The Silver Knights are Lord Gwyn’s knights and are legend. The ones that went with him to the Kiln of the First Flame got charred, which is how they became the Black Knights. They’re even more legendary. Silver Knight Ledo is an eccentric wandering Silver Knight, and he’s the apparition that the Judicator Giant I previously met summons to beat the shit out of me. His weapon is a big-ass hammer that you need 60 strength to wield. To put it in context, my tank has 55 strength and can wield any other weapon in this game. She had 53 when I got Ledo’s Great Hammer, which means even with the ring that gives you five extra strength, I couldn’t wield it except for with two hands. I specifically put two points into strength just so I could try Ledo’s Great Hammer with the ring. It’s amazing, but goddamn that’s a high requirement.

In addition, Slave Knight Gael, an important NPC from the first DLC, shows up in this one, putting pieces of his red cape to indicate where you should go. His apparition appears and points at seemingly a death fall, and then you read the dev’s note telling you to take the plunge. You can summon him for the first boss fight, which is pretty cool. He’s the summon I used to beat the final boss of the first DLC, and Uncle Gael is a fucking badass. It made me smile to have him help me through the second DLC, and I thought it was a nice touch to tie the two DLCs together. He’s one of my favorite characters in the entire game, and with that bit of foreshadowing, I’ll end this post. See you in part two!

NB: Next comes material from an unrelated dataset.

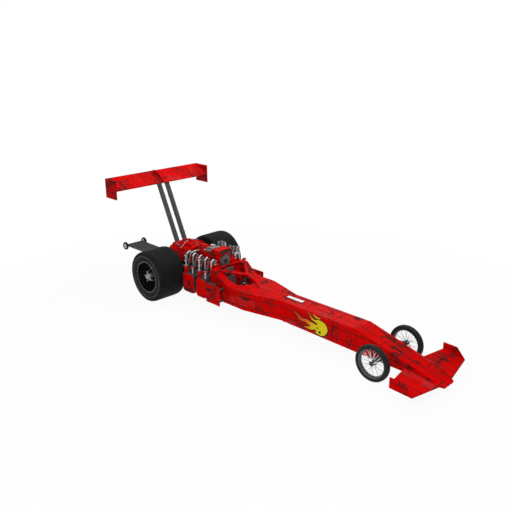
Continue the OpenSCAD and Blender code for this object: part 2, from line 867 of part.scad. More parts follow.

*I have not played Demon’s Souls or Bloodborne because I do not have a PS anything. I would love to play the games,  but only if they come to the PC which is highly unlikely.

**At least not with Miyazaki at the helm. He’s said there may be Souls-related games from FromSoft in the future, but not by him. I have no doubt Bandai Namco will do some kind of knock-off game–they’ve already used ‘Prepare to Dine’ as a tagline for another game of theirs. Ugh.